Diverse sono le origini di questo fenomeno, ma una mi sembra essere più influente rispetto a tutte le altre. Oggi molti studiosi della famiglia sostengono che le dinamiche relazionali al suo interno sono basate su una struttura affettiva, piuttosto che su quella etico-normativa, tipica di qualche decennio fa e che è entrata in crisi a partire dagli anni sessanta. Fino ad allora era diffuso un modello basato sulla trasmissione delle regole, soprattutto da parte della figura paterna. L’obiettivo era quello di preparare i figli affinchè fossero capaci di entrare nella società e seguirne le norme sociali. Negli anni – soprattutto quelli della contestazione – questo modello è via via entrato in crisi per lasciare spazio ad un modello che si basa soprattutto sugli affetti. La famiglia affettiva mette al centro le relazioni tra i suoi membri, ed ha spesso come obiettivo la loro gratificazione affettiva.
Questi cambiamenti hanno avuto delle ripercussioni importanti sul piano educativo. Rispetto alla famiglia delle regole, quella affettiva può contare su relazioni più ricche dal punto di vista umano, e su una comunicazione più sentita tra i diversi membri della famiglia e questo è un dato senz’altro positivo. Il rovescio della medaglia è però l’indebolimento della dimensione educativa e la difficoltà a dotare i figli di quella autonomia necessaria per tagliare il cordone ombelicale con la famiglia ed entrare nella società; in questo modello di famiglia è facile osservare un forte atteggiamento protettivo dei genitori e un’impostazione dei rapporti più di tipo orizzontale, per cui i genitori spesso finiscono per fare gli amici dei figli, ponendosi al loro livello e tradendo così la loro funzione educativa.
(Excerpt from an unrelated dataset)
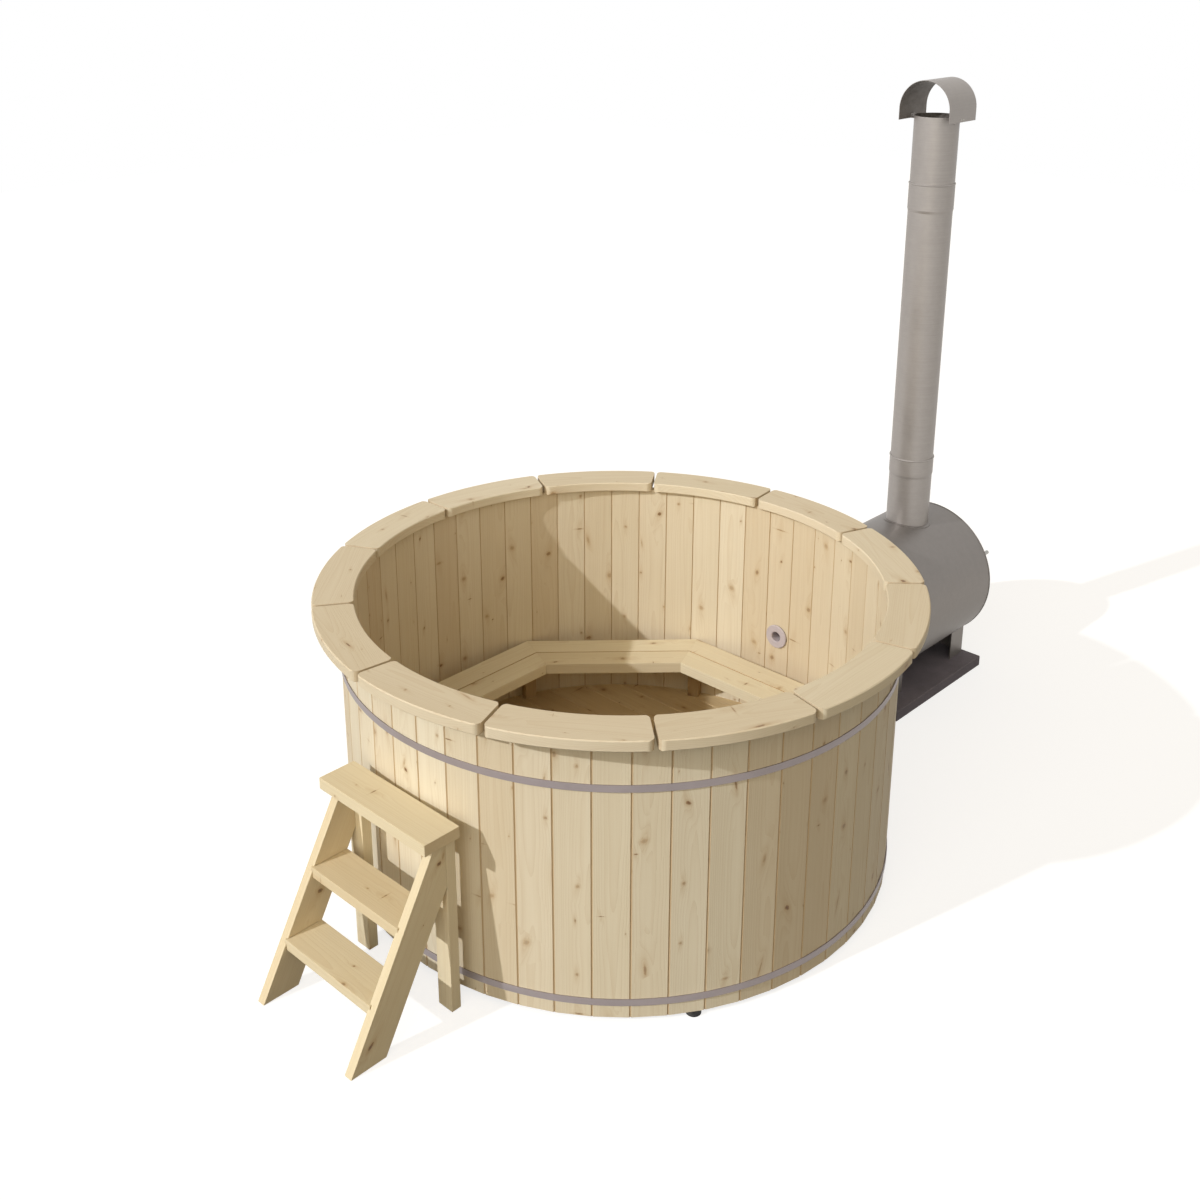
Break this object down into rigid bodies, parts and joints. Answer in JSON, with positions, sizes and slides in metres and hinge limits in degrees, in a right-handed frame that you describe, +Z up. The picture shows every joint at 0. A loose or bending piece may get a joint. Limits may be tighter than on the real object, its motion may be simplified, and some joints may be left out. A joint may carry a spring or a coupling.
{
  "type": "wooden hot tub",
  "caption": "Round outdoor hot tub of coopered wooden staves and steel hoops, with an inside bench, an outside drum stove with a tall chimney, and a small step ladder.",
  "frame": {"origin": "centre of the tub on the ground, at the middle of the underside of the middle floor bearer", "axes": "+Z up, +X from the tub to the stove, -X to the ladder, +Y to the drain"},
  "size_m": [3.4056, 2.043, 2.424],
  "materials": {
    "spruce": "planed, unvarnished",
    "spruce_inside": "planed, unvarnished",
    "hoop_steel": "satin",
    "zinc_steel": "zinc plated",
    "stove_steel": "satin",
    "pipe_steel": "satin",
    "grate_iron": "raw",
    "slab": "smooth concrete",
    "fitting_plastic": "satin",
    "black_rubber": "matt",
    "valve_brass": "nickel plated",
    "handle_paint": "dipped",
    "rope": "woven glass rope"
  },
  "bodies": {
    "tub": {"staves": "spruce", "stove_stave": "spruce", "drain_stave": "spruce", "floor_boards": "spruce_inside", "floor_bearers": "spruce_inside", "support_pads": "black_rubber", "upper_hoop": "hoop_steel", "lower_hoop": "hoop_steel", "hoop_bolts": "zinc_steel", "rim_boards": "spruce", "bench_outer_boards": "spruce_inside", "bench_inner_boards": "spruce_inside", "bench_bearers": "spruce_inside", "bench_posts": "spruce_inside", "bench_cleats": "spruce_inside", "upper_nozzle": "fitting_plastic", "lower_nozzle": "fitting_plastic", "drain_nozzle": "fitting_plastic", "gaskets": "black_rubber", "locknuts": "fitting_plastic", "upper_hose": "black_rubber", "lower_hose": "black_rubber", "hose_clamps": "zinc_steel", "drain_valve": "valve_brass", "drum_shell": "stove_steel", "drum_tub_end": "stove_steel", "drum_door_end": "stove_steel", "firebox": "stove_steel", "grate": "grate_iron", "front_leg": "stove_steel", "rear_leg": "stove_steel", "base_slab": "slab", "hinge_brackets": "stove_steel", "hinge_pins": "zinc_steel", "latch_keeper": "stove_steel", "flue_adapter": "pipe_steel", "flue_collar": "stove_steel", "chimney_pipe": "pipe_steel", "chimney_top": "pipe_steel", "chimney_hood": "pipe_steel", "hood_brackets": "pipe_steel"},
    "door": {"stove_door": "stove_steel", "door_rope": "rope", "vent_rivet": "zinc_steel", "latch_rivet": "zinc_steel"},
    "vent": {"vent_disc": "grate_iron"},
    "latch": {"door_latch": "zinc_steel"},
    "drain_tap": {"drain_ball": "zinc_steel", "drain_handle": "handle_paint", "handle_nut": "zinc_steel"},
    "ladder": {"left_stringer": "spruce", "right_stringer": "spruce", "left_post": "spruce", "right_post": "spruce", "lower_tread": "spruce", "upper_tread": "spruce", "ladder_top": "spruce"}
  },
  "joints": [
    {"name": "door_swing", "type": "hinge", "parent": "tub", "child": "door", "pos_m": [1.9948, 0.238, 0.362], "axis": [0, 0, 1], "range_deg": [0, 120]},
    {"name": "vent_turn", "type": "hinge", "parent": "door", "child": "vent", "pos_m": [1.9946, 0, 0.22], "axis": [1, 0, 0], "range_deg": [0, 45]},
    {"name": "latch_turn", "type": "hinge", "parent": "door", "child": "latch", "pos_m": [2.0006, -0.15, 0.362], "axis": [1, 0, 0], "range_deg": [-30, 60]},
    {"name": "drain_turn", "type": "hinge", "parent": "tub", "child": "drain_tap", "pos_m": [0, 0.99, 0.15], "axis": [0, 0, 1], "range_deg": [0, 90]},
    {"name": "ladder_pull", "type": "slide", "parent": "tub", "child": "ladder", "axis": [-1, 0, 0], "range_m": [0, 0.5]}
  ]
}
Questa metamorfosi nelle relazioni tra i membri di una famiglia, ha probabilmente favorito il fenomeno di cui parla Charmet: un bambino che agli occhi dei genitori finisce per essere valorizzato ben al di là delle sue effettive competenze e capacità. Si tratta di un problema che, se non affrontato in tempo, finisce per esplodere in tutta la sua drammaticità nell’adolescenza. Un adolescente che negli anni della sua infanzia ha nutrito – o meglio, è stato incoraggiato a nutrire – delle aspettative troppo elevate nei propri confronti, finirà per crollare di fronte ai primi fallimenti che inevitabilmente arrivano a questa età. E la sua reazione potrebbe essere non solo di scoraggiamento e di chiusura nei confronti di un mondo che non lo capisce, che non lo sa valorizzare, che non lo accetta; ma potrebbe anche sfociare in comportamenti violenti e rabbiosi verso chi, a suo modo di vedere – ma molto spesso a modo di vedere dei suoi genitori – , lo mortifica e lo umilia ingiustamente.
Quante volte i genitori si scagliano contro un docente incolpandolo di essere stato troppo esigente nei confronti del proprio figlio? Ma quante di queste volte il problema è del docente e non invece del ragazzo che, oggettivamente, viaggia molto al di sotto delle sue possibilità? E allora, viene da chiedersi, cosa vogliamo da nostro figlio? Quali mete gli mettiamo davanti? E come sappiamo collaborare con chi assieme a noi vuole portarlo, con la giusta esigenza, ad una meta elevata e adeguata alle sue potenzialità?
Porre ai propri figli paletti, ostacoli, regole e obiettivi da raggiungere è sicuramente una sfida ardua e impegnativa ma è uno dei modi migliori per aiutare i ragazzi a prendere consapevolezza che non è il mondo che deve piegarsi verso di loro, che essi non sono sempre il centro dell’universo, che la realtà a volte è diversa da come se la immaginano, che le strade che la vita mette loro davanti non sono sempre in discesa.
Si tratta di aiutarli a riposizionare alla giusta distanza il baricentro del loro rapporto con la realtà. In questo modo li aiuteremo anche a fare lo stesso lavoro quando la realtà prenderà la forma di una persona da amare, comprendere, perdonare, stimare: azioni impossibili per chi è cresciuto con la costante convinzione di essere al centro del mondo.